Said submersible vessel may be flooded when lowered to said first reservoir level with said counterweight being drawn up said inclined beam via said lockable piston when locked in position.

Said lockable piston may be released on said counterweight reaching the top of its travel along said inclined beam thereby facilitating flooding of said counterweight through said water delivery pipe from said submersible vessel's flooding hence weight increase thereby pulling said counterweight piston upwards.

A balance between said submersible vessel and counterweight may exist when each are either void of water or flooded.

Lowering said submersible vessel from said second to first reservoir level may drive said floodable counterweight up said inclined beam with said lockable piston remaining locked in position.

Said lockable piston in said floodable counterweight may be released when said submersible vessel is flooded at said first reservoir level thereby drawing said lockable piston upward and drawing water into said floodable counterweight through said water delivery pipe with a resultant increase in the weight of said floodable counterweight.

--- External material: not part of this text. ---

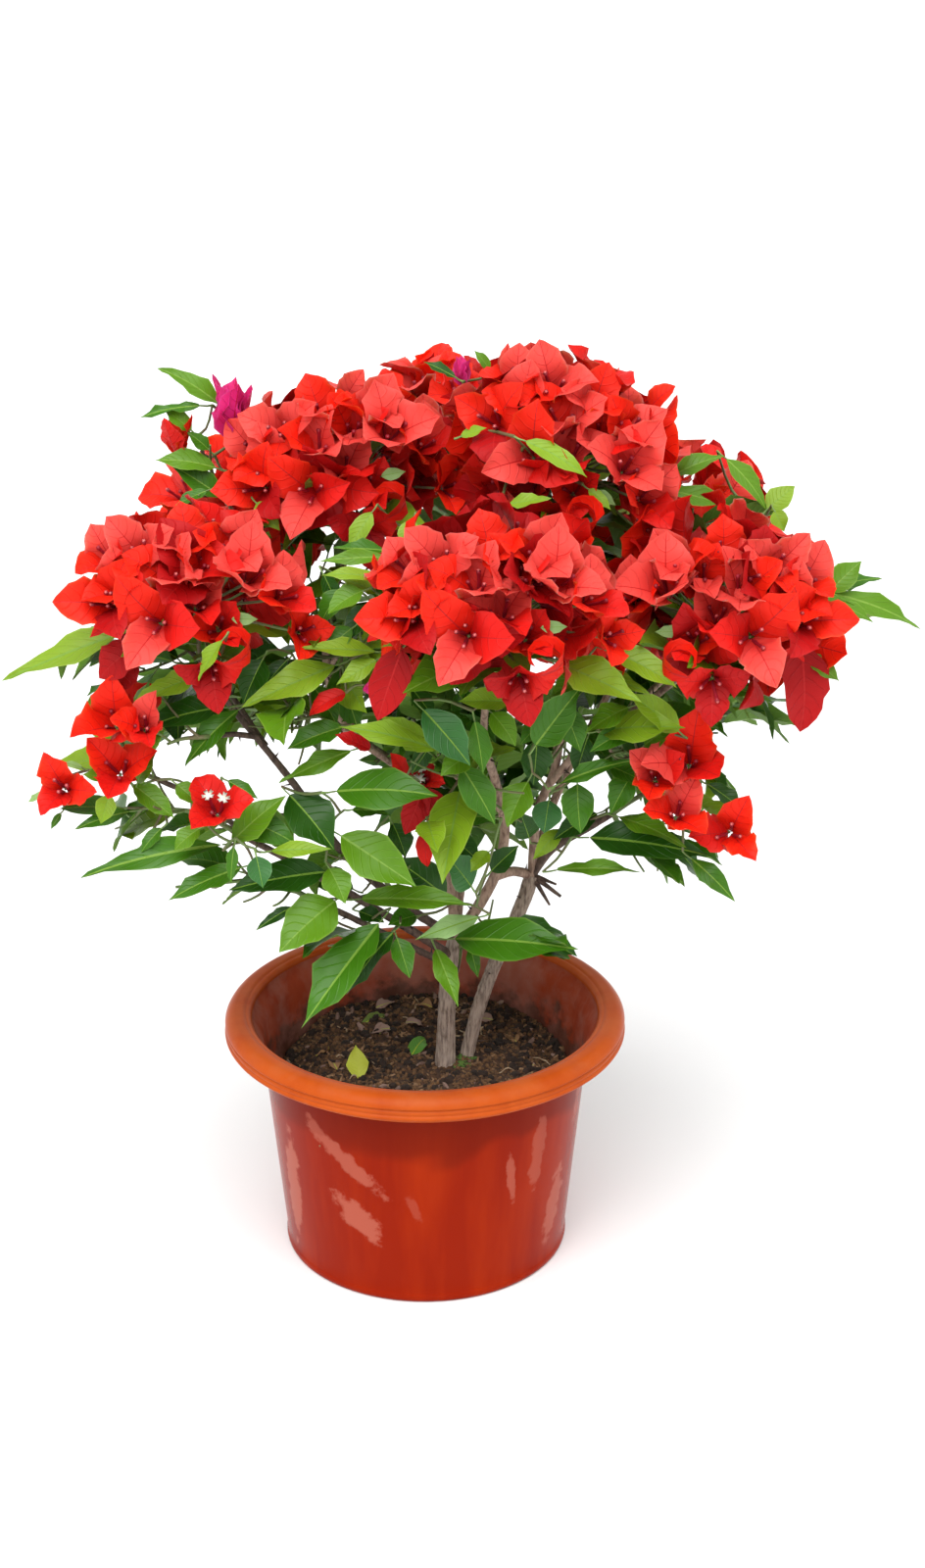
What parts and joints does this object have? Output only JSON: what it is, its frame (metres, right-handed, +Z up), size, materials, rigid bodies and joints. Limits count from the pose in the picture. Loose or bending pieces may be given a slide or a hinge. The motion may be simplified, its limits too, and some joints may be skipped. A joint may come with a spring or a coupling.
{
  "type": "potted_bougainvillea",
  "caption": "Flowering bougainvillea bush in a round plastic pot: slender woody stems fan out into a domed crown of red papery blooms over loose green leaves, rooted in brown soil",
  "frame": {"origin": "centre of the pot's flat underside, on the floor", "axes": "+Z up along the pot's axis; -Y towards the viewer; +X to the viewer's right"},
  "size_m": [0.5223, 0.3513, 0.5763],
  "materials": {
    "pot_plastic": "glossy orange red plastic, rubbed and dusty",
    "soil": "moist crumbly potting soil with bark bits",
    "bark": "grey beige ridged bark",
    "bough_bark": "thin dark brown bark",
    "flowers": "papery red bracts",
    "leaves": "soft satin green leaves"
  },
  "bodies": {
    "root": {"back_bough": "bough_bark", "back_flowers": "flowers", "back_left_bough": "bough_bark", "back_left_flowers": "flowers", "back_left_leaves": "leaves", "back_low_leaves": "leaves", "back_right_bough": "bough_bark", "back_right_flowers": "flowers", "back_right_leaves": "leaves", "centre_bough": "bough_bark", "centre_leaves": "leaves", "cross_bough": "bough_bark", "far_left_bough": "bough_bark", "far_left_sprig": "leaves", "far_right_bough": "bough_bark", "far_right_sprig": "leaves", "foot_left_bough": "bough_bark", "foot_left_leaves": "leaves", "foot_right_leaves": "leaves", "inner_leaves": "leaves", "inner_left_leaves": "leaves", "inner_right_bough": "bough_bark", "inner_right_leaves": "leaves", "left_bough": "bough_bark", "left_centre_bough": "bough_bark", "left_centre_leaves": "leaves", "left_flowers": "flowers", "left_spray": "leaves", "low_left_bough": "bough_bark", "low_left_flowers": "flowers", "low_left_leaves": "leaves", "low_right_bough": "bough_bark", "low_right_flowers": "flowers", "low_right_leaves": "leaves", "mid_left_bough": "bough_bark", "mid_left_leaves": "leaves", "middle_bough": "bough_bark", "middle_flowers": "flowers", "pot": "pot_plastic", "right_bough": "bough_bark", "right_centre_bough": "bough_bark", "right_centre_leaves": "leaves", "right_flowers": "flowers", "second_stem": "bark", "side_left_bough": "bough_bark", "soil": "soil", "top_left_bough": "bough_bark", "top_left_flowers": "flowers", "top_left_sprig": "leaves", "top_right_bough": "bough_bark", "top_right_flowers": "flowers", "trunk": "bark", "under_left_bough": "bough_bark", "under_left_leaves": "leaves", "upper_centre_bough": "bough_bark", "upper_centre_leaves": "leaves", "upper_left_bough": "bough_bark", "upper_right_bough": "bough_bark", "upper_right_sprig": "leaves"}
  },
  "joints": []
}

A balance may exist between said submersible vessel and said floodable counterweight when they are either both void of water or both flooded.

Said energy conversion facility mat comprise a submersible vessel suspended from a first chain or cable connected to the larger radial member of a differential pulley wheel and windable around said member.

Said differential pulley wheel may support a second chain or cable connected to and windable around the smaller radial member of said differential pulley wheel but in the opposite sense to said first chain or cable.

Said second chain or cable may support a floodable counterweight through attachment to a lockable piston.

On lowering said submersible vessel said counterweight may be raised when said lockable piston is locked in position.

On releasing said lockable piston flooding of said counterweight via reservoir water inflow through a water delivery pipe may result due to the increased weight of said submersible vessel from flooding.